On 02/14/2018 10:36 PM, David Woodhouse wrote:
On Wed, 2018-02-14 at 12:34 -0700, Philip Prindeville wrote:
Once I was messing with firewall settings and accidentally disabled
the firewall. Within a few minutes, there were all sorts of password
attacks on the WAN port. Having a sufficiently complex password
slowed things down long enough for me to re-secure the box.
Pfft. If you had a half-decent password, the box was always secure.

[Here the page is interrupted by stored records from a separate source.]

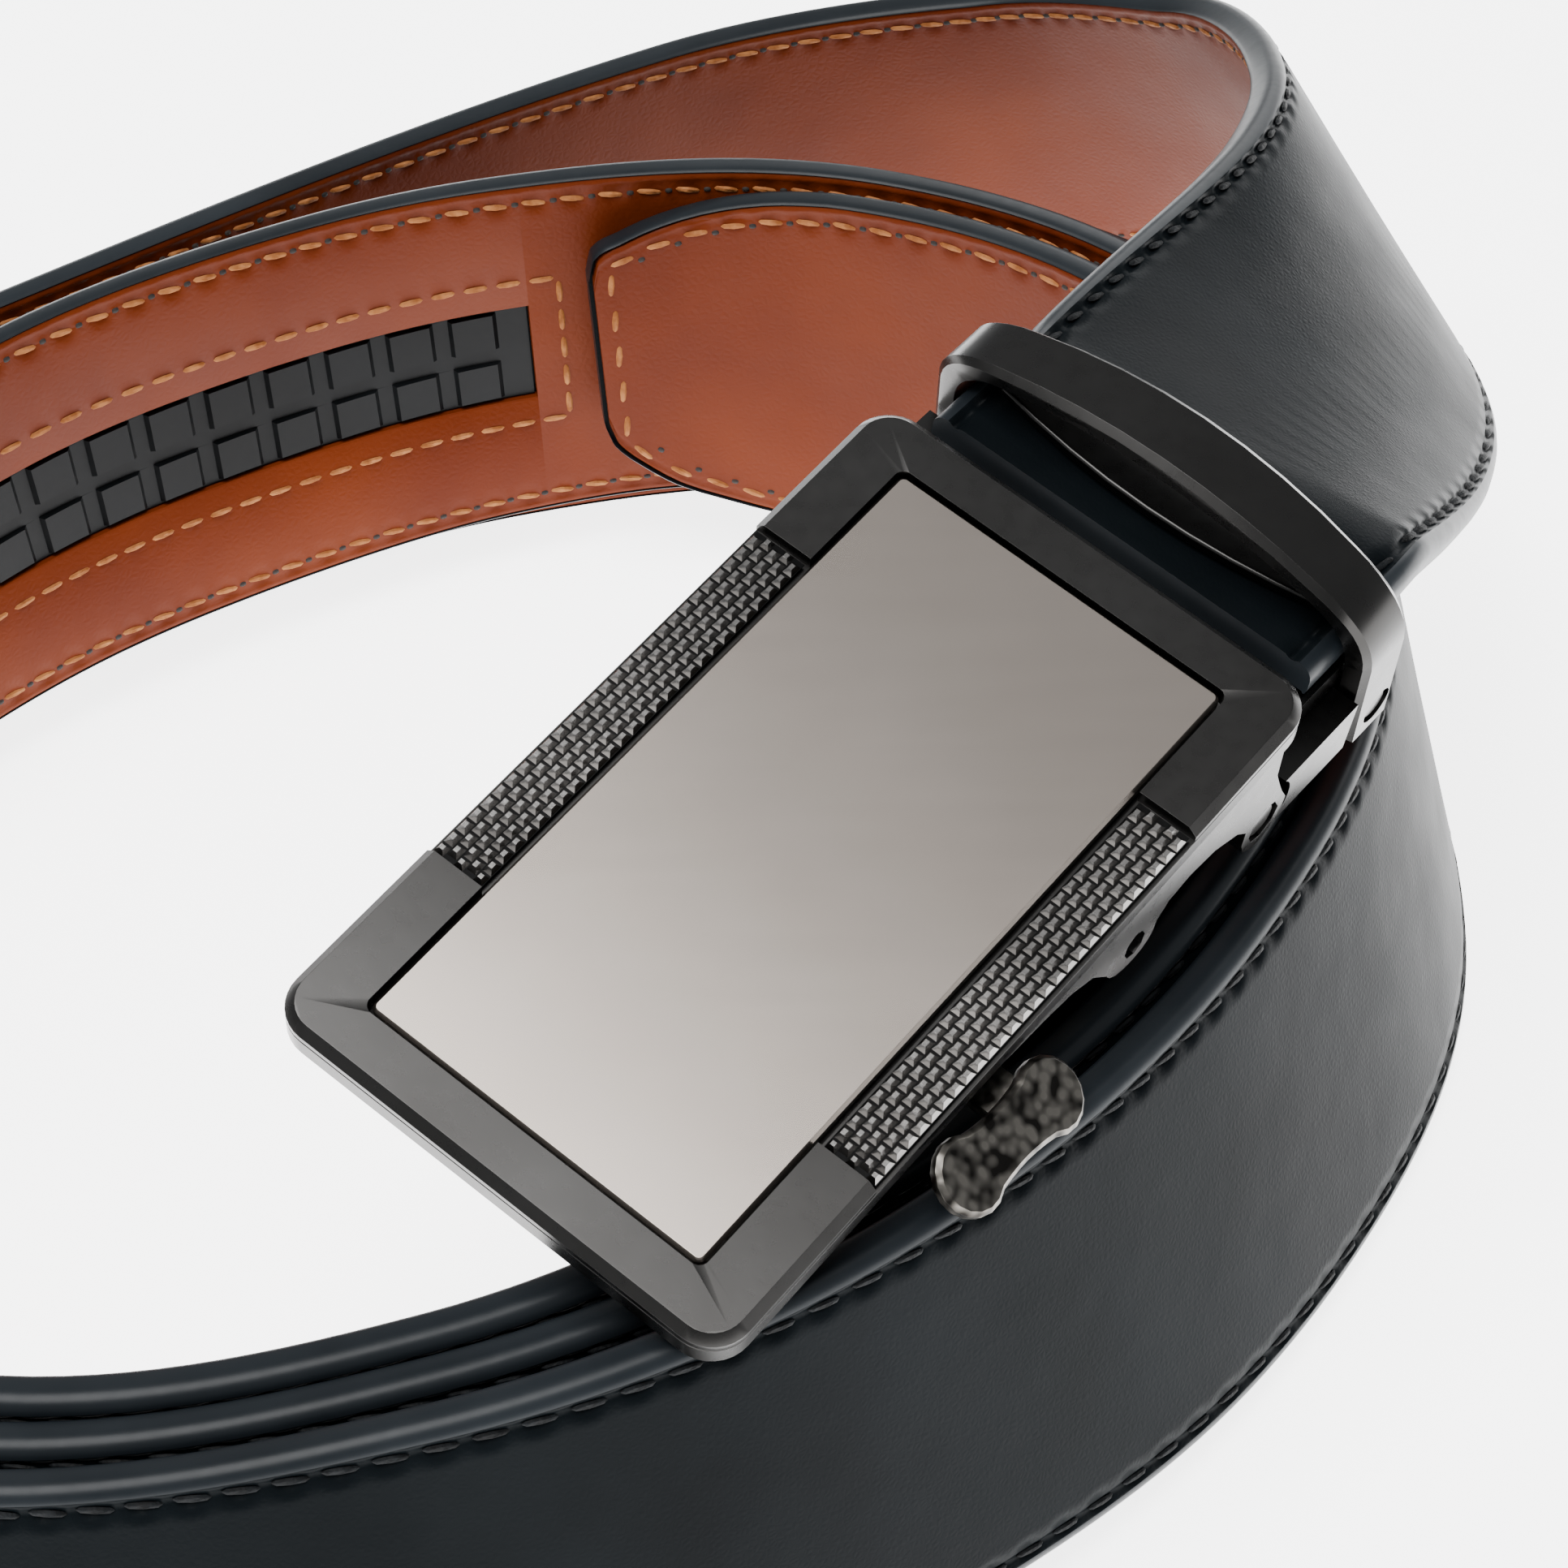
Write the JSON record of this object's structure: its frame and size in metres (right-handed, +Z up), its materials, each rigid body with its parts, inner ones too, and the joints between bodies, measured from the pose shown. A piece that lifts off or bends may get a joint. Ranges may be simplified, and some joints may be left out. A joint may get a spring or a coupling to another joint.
{
  "type": "ratchet belt",
  "caption": "Leather belt coiled on its edge, black outside and tan inside, with a toothed track, a plate-faced automatic buckle, a release lever and a keeper loop",
  "frame": {"origin": "under the middle of the belt's bounding box, on the surface that the coil stands on", "axes": "+Z up out of the coil, +Y towards the back of the coil as the picture shows it, +X to the picture's right"},
  "size_m": [0.1728, 0.1912, 0.0636],
  "materials": {
    "black_leather": "smooth glossy black leather with stitched edges",
    "tan_leather": "smooth tan lining leather",
    "track_plastic": "black moulded plastic",
    "gunmetal": "satin gunmetal plating over cast zinc alloy",
    "satin_plate": "satin champagne-silver plate with a bright chamfer",
    "knurled_metal": "blackened metal, knurled in small pyramids",
    "lever_metal": "antique gunmetal with a pebbled pad"
  },
  "bodies": {
    "strap": {"strap_outer": "black_leather", "strap_lining": "tan_leather", "ratchet_track": "track_plastic", "clamp": "gunmetal", "clamp_plate": "gunmetal", "keeper_loop": "gunmetal", "keeper_screw_left": "gunmetal", "keeper_screw_right": "gunmetal"},
    "buckle": {"buckle_frame": "gunmetal", "face_plate": "satin_plate", "knurl_strip_left": "knurled_metal", "knurl_strip_right": "knurled_metal", "hinge_pin": "gunmetal", "lever_pin": "gunmetal"},
    "lever": {"release_lever": "lever_metal"}
  },
  "joints": [
    {"name": "buckle_hinge", "type": "hinge", "parent": "strap", "child": "buckle", "pos_m": [0.04291, -0.02087, 0.04572], "axis": [-0.7419, 0.6183, 0.2593], "range_deg": [0, 18]},
    {"name": "lever_hinge", "type": "hinge", "parent": "buckle", "child": "lever", "pos_m": [0.03249, -0.03348, 0.04599], "axis": [-0.7419, 0.6183, 0.2593], "range_deg": [0, 6], "stiffness_Nm_per_rad": 0.05, "springref_deg": -5.73}
  ]
}
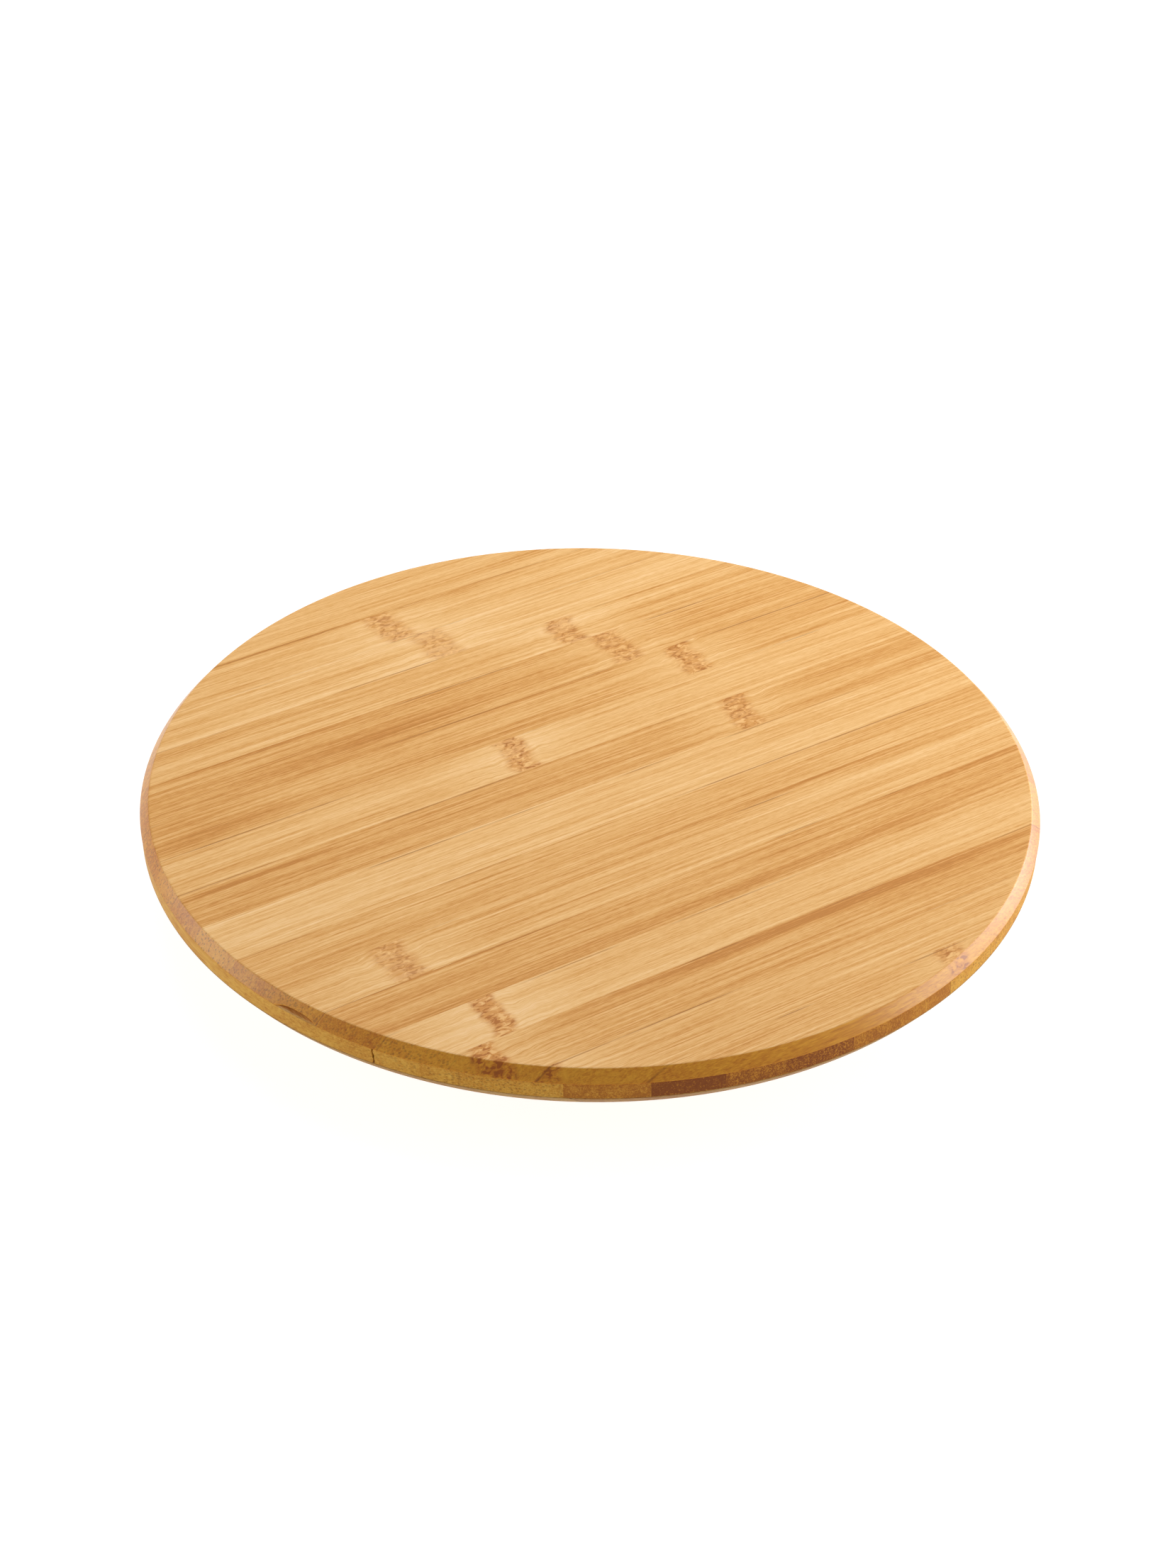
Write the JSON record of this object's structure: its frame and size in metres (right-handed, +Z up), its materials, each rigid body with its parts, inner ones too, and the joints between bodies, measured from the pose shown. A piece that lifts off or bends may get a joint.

If you really care, perhaps roll something like this (which I have in
my /etc/firewall.user) into the default configuration:
for PROTO in iptables ip6tables ; do
for TABLE in forwarding_rule input_rule; do
$PROTO -A $TABLE -p tcp --dport 22 --syn -m recent --name SSH --rcheck --hitcount
4 --seconds 60 -j LOG --log-prefix "SSH_BRUTE "
$PROTO -A $TABLE -p tcp --dport 22 --syn -m recent --name SSH --update
--hitcount 4 --seconds 60 -j REJECT --reject-with tcp-reset
$PROTO -A $TABLE -p tcp --dport 22 --syn -m recent --name SSH --set -j
RETURN
done
done
You have the same "problem" with external access via HTTPS, surely? Are
you planning to ban password access to that too?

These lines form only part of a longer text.